First, the issue of what to do about .real and .imag of complex arrays,
and similarly about field-assignment of structured arrays. The problem
is that we have a single mask bool per element of a complex array, but
what if someone does `arr.imag = MaskedArray([1,X,1])`? How should the
mask of the original array change? Should we make .real and .imag readonly?

Second, a more general issue of how to ducktype scalars when using
`__array_function__` which I think many ducktype implementors will have
to face. For MaskedArray, I created an associated "MaskedScalar" type.

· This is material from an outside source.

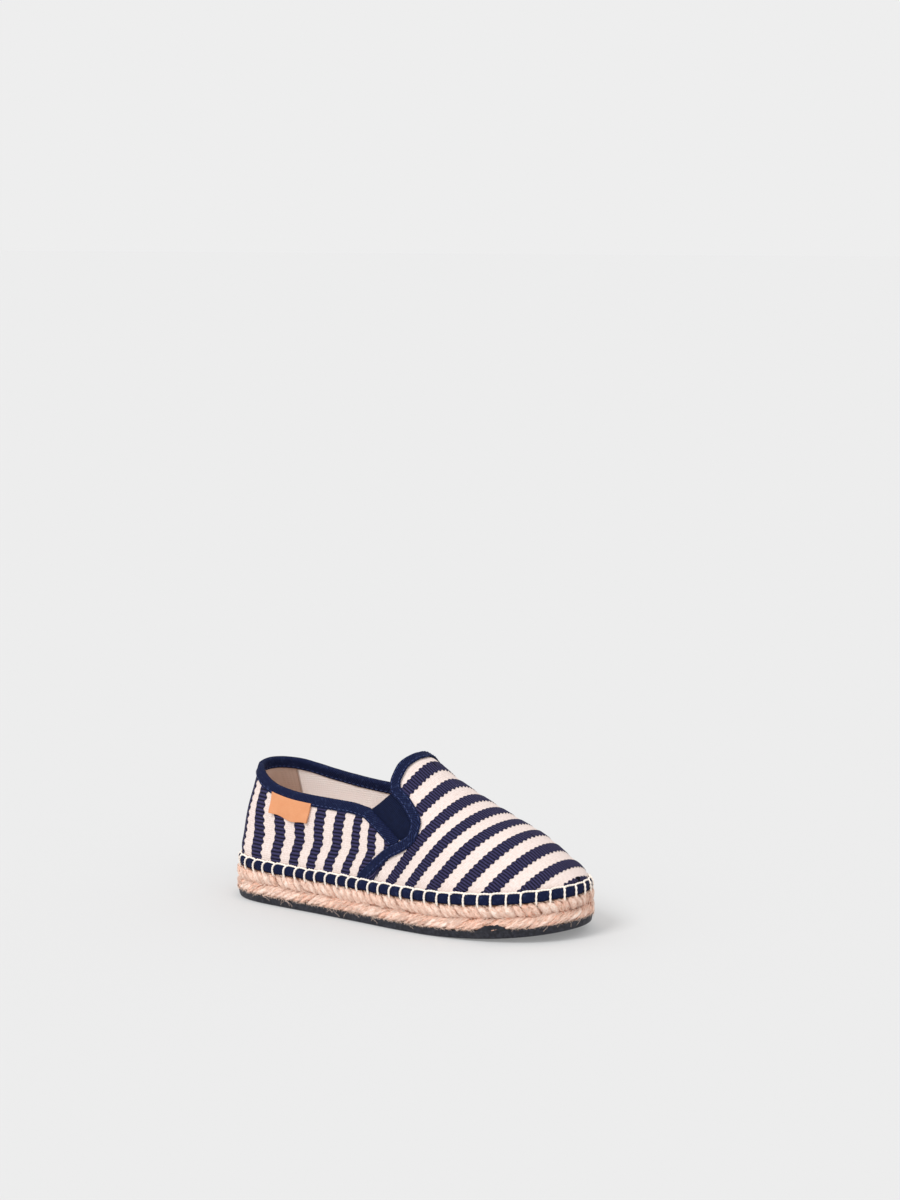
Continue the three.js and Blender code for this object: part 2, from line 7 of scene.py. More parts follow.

However, MaskedScalar has to behave differently from normal numpy
scalars in a number of ways: It is not part of the numpy scalar
hierarchy, it fails checks `isinstance(var, np.floating)`, and
np.isscalar returns false. Numpy scalar types cannot be subclassed. We
have discussed before the need to have distinction between 0d-arrays and
scalars, so we shouldn't just use a 0d (in fact, this makes printing
very difficult). This leads me to think that in future dtype-overhaul
plans, we should consider creating a subclassable `np.scalar` base type
to wrap all numpy scalar variables, and code like `isinstance(var,
np.floating)` should be replaced by `isinstance(var.dtype.type,
np.floating)` or similar. That is, the numeric dtype of the scalar is no
longer encoded in `type(var)` but in `var.dtype`: The fact that the
variable is a numpy scalar is decoupled from its numeric dtype.

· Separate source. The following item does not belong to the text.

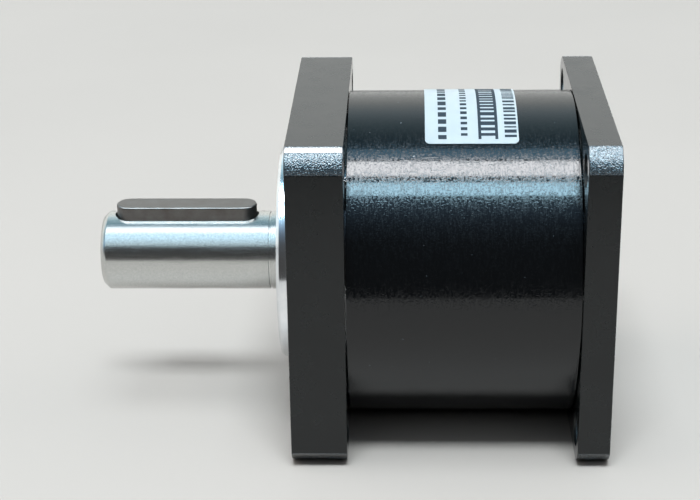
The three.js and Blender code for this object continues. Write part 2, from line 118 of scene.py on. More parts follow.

This is useful because there are many "associated" properties of scalars
in common with arrays which have nothing to do with the dtype, which
ducktype implementors want to touch. I imagine this will come up a lot:
In that repo I also have an "ArrayCollection" ducktype which required a
"CollectionScalar" scalar, and similarly I imagine people implementing
units want the units attached to the scalar, independently of the dtype.

Cheers,
Allan